In his speech, Lamb thanked labor unions, a group that gave major support to the candidate.
“Side by side with us, each step of the way, we’re the men and women of organized labor,” he said to the loudest cheer of his speech. “Organized labor built Pennsylvania.”
That Lamb even ran a competitive race was an achievement according to many of his supporters, who haven’t been represented by a Democrat since 2003. But the election party in Canonsburg was tense around midnight, with supporters hoping Lamb could hang onto his narrow lead.
“I’m biting my nails,” said Emilio Abate, 67, who drove to the party from Washington, D.C. A Washington County native and former union organizer, Abate supported Lamb for his strong labor stance.

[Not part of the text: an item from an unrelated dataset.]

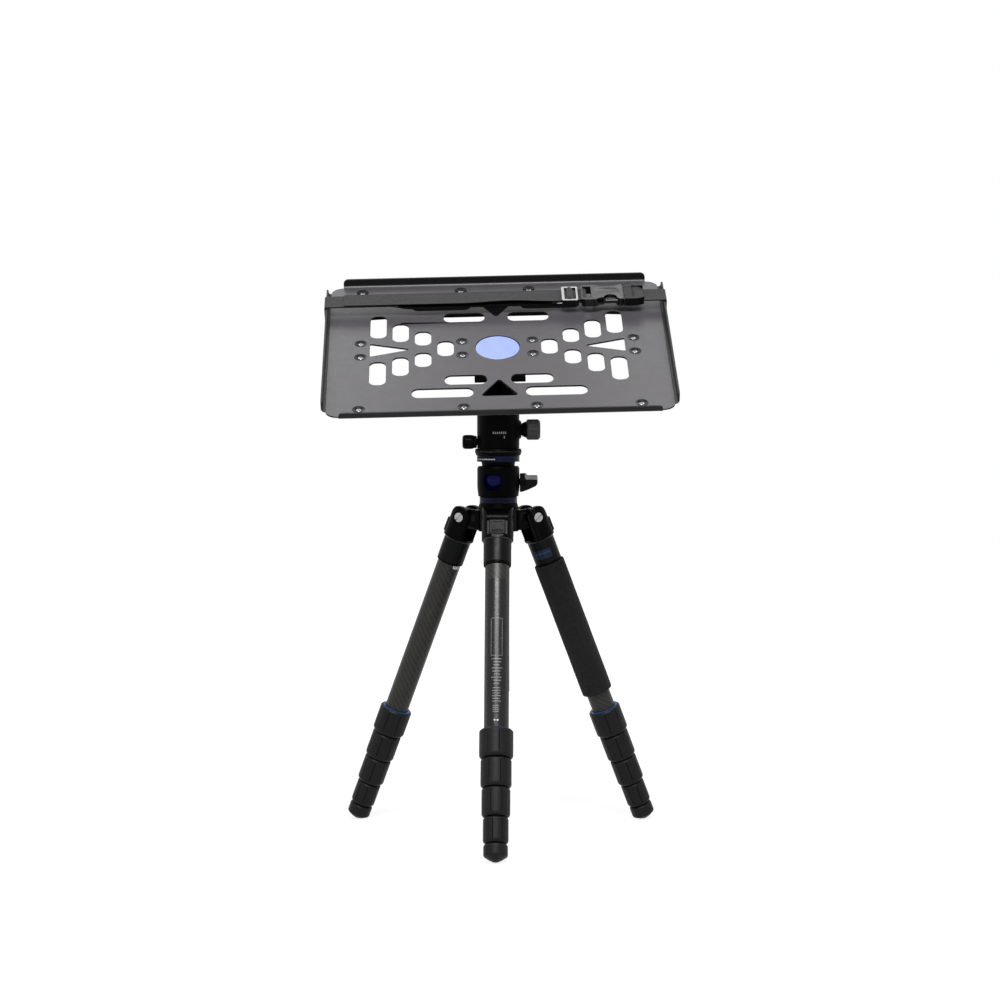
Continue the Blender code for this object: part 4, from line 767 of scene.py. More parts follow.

Saccone’s supporters were just as anxious — and although some said they were ready to get some sleep, Mike McMullen, a political organizer and former Trump delegate for the 2016 election, wasn’t.
“I’ll definitely be up all night,” he said.
Unlike Lamb, Saccone addressed the crowd at his election party late Tuesday, telling supporters to head home and get some rest to prepare for the big days ahead.
“We’re gonna be working late into the night,” Saccone said. “We’re gonna keep fighting.”
Back at Lamb’s camp, Allegheny County Executive Rich Fitzgerald had the opposite message for the crowd, urging them to stick around for the absentee ballots to come in.
“Still a little bit more fun to have,” Fitzgerald said.
Before the late-night drama, Lamb supporter Giulio Magrini watched the early results come in with his wife, Barbara. They came to the party because they “love and support Conor” and wanted to see the district flip to a Democrat.
“[Lamb would] finally bring righteous representation to this district,” the 69-year-old from Scott Township said. “The district deserves it.”
The race was widely billed as a referendum on Trump and a race that would predict the results of the midterm elections in November. But many supporters, like Saccone voter Steve Barclay, cited the candidates’ ability to represent their interests as the deciding factor.
“I personally think he has what it takes to lead this part of the country,” Barclay, 60, said.
Douglas Peer, a 22-year-old Pitt alum, also picked his candidate based on his ability to represent the district. Peer canvassed for Lamb for the past month, urging his fellow voters to turn out for the Democrat who opposed gun control and party leader Nancy Pelosi.
“He’s the perfect kind of Democrat we need to run this district,” he said. “He’s willing to be an independent voice.”
As it got late and the results were close, Peer said he was nervous, but noted that Lamb’s performance is still impressive in the Conservative district.
Though some voters focused on local issues, Trump was hard to avoid for many others. After voting in Mt. Lebanon, Joel Sansone, 60, said a Lamb victory would “send a message” to the rest of the country and the president.
Also voting in Mt. Lebanon, Mary Roman, 48, said it’d be “nice to see Trump not get what he wants.” The Lamb supporter liked Lamb’s moderate stance, calling him a “reasonable fellow.”
“I like the fact that he is personally pro-life,” she said. “But I wish he was stronger on gun control.”
Allegheny County election officials received some reports of citizens showing up to their polling places to vote, only to be told they didn’t live in the 18th District. Michelle Abbott, 30, lives in downtown Pittsburgh, outside the district, but she wasn’t one of those unaware voters. She still supported Lamb, citing his willingness to compromise and moderate stance, even though her beliefs are further left.
At midnight, she was debating whether to stick around to watch CNN announce the final absentee results.
“I should try to do the math on pencil and paper before I go to bed,” she said.